### [SHORT PROBLEM]
Find the lines containing the word "that" and copy every one of them.

### [GIVEN DATA]
— START —
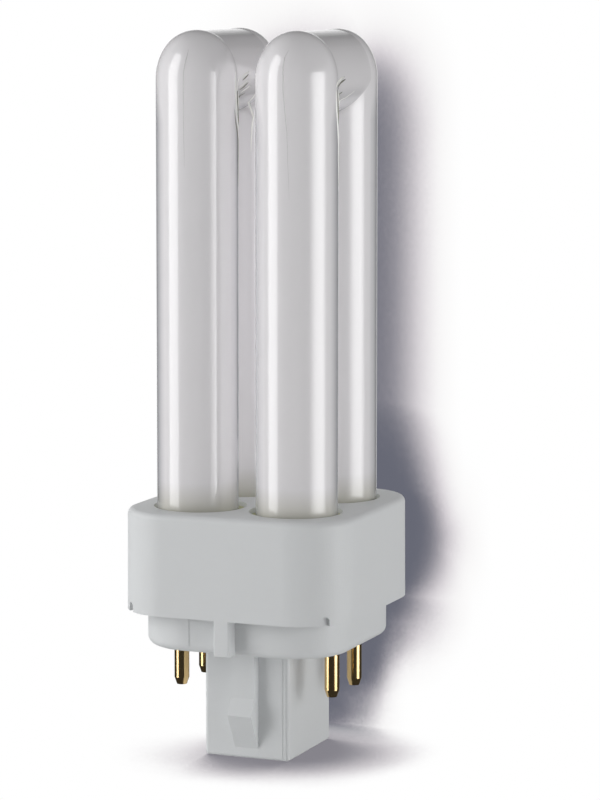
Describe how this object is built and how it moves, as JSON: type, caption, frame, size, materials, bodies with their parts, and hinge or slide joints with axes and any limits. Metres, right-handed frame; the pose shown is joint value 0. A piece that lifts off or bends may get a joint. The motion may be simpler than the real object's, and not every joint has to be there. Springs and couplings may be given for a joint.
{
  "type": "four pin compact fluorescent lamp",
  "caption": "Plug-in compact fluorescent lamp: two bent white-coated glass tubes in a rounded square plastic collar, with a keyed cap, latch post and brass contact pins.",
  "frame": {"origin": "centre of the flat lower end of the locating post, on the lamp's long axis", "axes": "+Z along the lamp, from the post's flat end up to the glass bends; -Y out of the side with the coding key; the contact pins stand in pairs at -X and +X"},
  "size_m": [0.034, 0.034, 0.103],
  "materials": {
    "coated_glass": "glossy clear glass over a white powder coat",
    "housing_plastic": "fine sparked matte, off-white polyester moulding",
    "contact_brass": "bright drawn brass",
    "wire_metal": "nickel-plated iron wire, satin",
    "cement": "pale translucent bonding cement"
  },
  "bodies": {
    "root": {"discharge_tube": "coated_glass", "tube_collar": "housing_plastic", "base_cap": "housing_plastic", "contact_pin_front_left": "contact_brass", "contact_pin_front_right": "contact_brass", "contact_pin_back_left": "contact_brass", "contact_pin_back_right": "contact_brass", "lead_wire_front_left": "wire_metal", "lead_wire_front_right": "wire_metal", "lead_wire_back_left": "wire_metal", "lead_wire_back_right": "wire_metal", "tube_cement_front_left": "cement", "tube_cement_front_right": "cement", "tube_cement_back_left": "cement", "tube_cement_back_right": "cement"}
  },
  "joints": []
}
— END —
— START —
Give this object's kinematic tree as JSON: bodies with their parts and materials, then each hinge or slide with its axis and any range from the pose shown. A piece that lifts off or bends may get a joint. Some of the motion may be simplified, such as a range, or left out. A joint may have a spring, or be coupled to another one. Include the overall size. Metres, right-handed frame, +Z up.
— END —
— START —
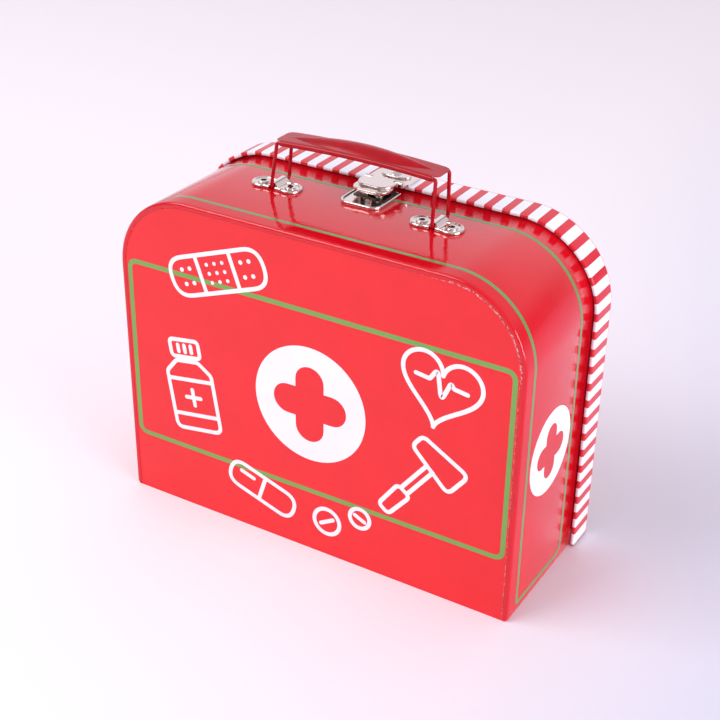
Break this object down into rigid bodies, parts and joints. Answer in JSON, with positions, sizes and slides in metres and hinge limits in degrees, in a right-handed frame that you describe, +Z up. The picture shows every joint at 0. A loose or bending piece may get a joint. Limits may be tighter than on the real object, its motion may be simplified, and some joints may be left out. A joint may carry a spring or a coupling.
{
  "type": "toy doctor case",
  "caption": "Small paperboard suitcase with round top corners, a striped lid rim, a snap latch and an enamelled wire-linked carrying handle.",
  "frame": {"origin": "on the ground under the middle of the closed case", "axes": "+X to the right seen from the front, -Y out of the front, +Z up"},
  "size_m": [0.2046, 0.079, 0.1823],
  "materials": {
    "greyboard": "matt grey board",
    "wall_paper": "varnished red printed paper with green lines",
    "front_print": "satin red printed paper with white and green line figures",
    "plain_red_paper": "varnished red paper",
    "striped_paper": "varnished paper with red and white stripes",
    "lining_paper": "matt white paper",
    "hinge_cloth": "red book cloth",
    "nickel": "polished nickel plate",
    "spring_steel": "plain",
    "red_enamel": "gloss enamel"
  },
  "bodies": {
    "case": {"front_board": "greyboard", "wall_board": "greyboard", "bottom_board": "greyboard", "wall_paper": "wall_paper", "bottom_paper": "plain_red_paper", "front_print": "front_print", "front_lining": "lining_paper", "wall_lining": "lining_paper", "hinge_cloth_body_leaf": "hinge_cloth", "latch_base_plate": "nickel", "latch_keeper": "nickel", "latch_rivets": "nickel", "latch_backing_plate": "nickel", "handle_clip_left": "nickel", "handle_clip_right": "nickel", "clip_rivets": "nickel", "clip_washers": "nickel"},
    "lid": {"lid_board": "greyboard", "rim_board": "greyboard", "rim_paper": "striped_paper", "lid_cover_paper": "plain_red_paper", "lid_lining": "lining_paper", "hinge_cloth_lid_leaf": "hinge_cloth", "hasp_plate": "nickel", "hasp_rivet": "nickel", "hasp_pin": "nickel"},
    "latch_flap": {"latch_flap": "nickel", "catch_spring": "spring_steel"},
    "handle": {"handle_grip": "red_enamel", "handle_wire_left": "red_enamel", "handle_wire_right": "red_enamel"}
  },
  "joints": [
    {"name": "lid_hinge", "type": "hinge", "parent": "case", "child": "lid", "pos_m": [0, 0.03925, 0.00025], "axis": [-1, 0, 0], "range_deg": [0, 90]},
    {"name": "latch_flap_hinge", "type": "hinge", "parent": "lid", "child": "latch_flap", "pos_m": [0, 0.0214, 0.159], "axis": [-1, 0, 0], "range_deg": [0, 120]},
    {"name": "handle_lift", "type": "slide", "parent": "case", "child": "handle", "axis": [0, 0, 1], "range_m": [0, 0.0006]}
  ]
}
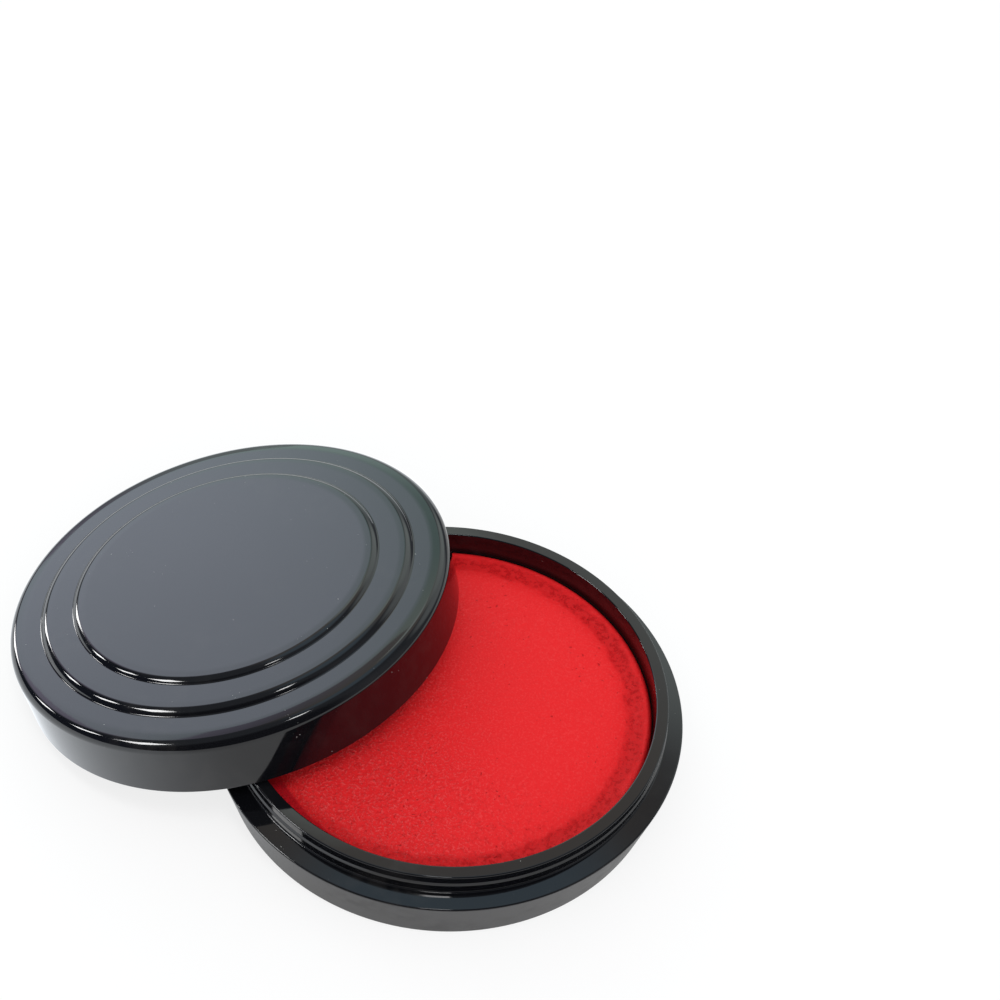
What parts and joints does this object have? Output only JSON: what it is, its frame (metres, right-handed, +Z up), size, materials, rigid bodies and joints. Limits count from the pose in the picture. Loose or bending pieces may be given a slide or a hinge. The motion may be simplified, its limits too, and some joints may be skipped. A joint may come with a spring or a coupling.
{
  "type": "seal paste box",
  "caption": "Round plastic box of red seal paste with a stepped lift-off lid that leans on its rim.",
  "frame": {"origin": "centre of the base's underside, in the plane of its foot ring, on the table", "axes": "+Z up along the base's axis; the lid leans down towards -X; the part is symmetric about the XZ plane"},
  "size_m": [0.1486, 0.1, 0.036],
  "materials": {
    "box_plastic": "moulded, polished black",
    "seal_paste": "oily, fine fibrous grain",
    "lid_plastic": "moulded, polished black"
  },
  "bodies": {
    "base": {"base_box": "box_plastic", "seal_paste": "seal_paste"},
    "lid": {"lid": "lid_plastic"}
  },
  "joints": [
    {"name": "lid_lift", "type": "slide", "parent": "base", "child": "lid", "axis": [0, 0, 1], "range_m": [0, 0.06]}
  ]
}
— END —
### [OUTPUT OF THE EXERCISE]
Describe how this object is built and how it moves, as JSON: type, caption, frame, size, materials, bodies with their parts, and hinge or slide joints with axes and any limits. Metres, right-handed frame; the pose shown is joint value 0. A piece that lifts off or bends may get a joint. The motion may be simpler than the real object's, and not every joint has to be there. Springs and couplings may be given for a joint.
Give this object's kinematic tree as JSON: bodies with their parts and materials, then each hinge or slide with its axis and any range from the pose shown. A piece that lifts off or bends may get a joint. Some of the motion may be simplified, such as a range, or left out. A joint may have a spring, or be coupled to another one. Include the overall size. Metres, right-handed frame, +Z up.
Break this object down into rigid bodies, parts and joints. Answer in JSON, with positions, sizes and slides in metres and hinge limits in degrees, in a right-handed frame that you describe, +Z up. The picture shows every joint at 0. A loose or bending piece may get a joint. Limits may be tighter than on the real object, its motion may be simplified, and some joints may be left out. A joint may carry a spring or a coupling.
  "caption": "Round plastic box of red seal paste with a stepped lift-off lid that leans on its rim.",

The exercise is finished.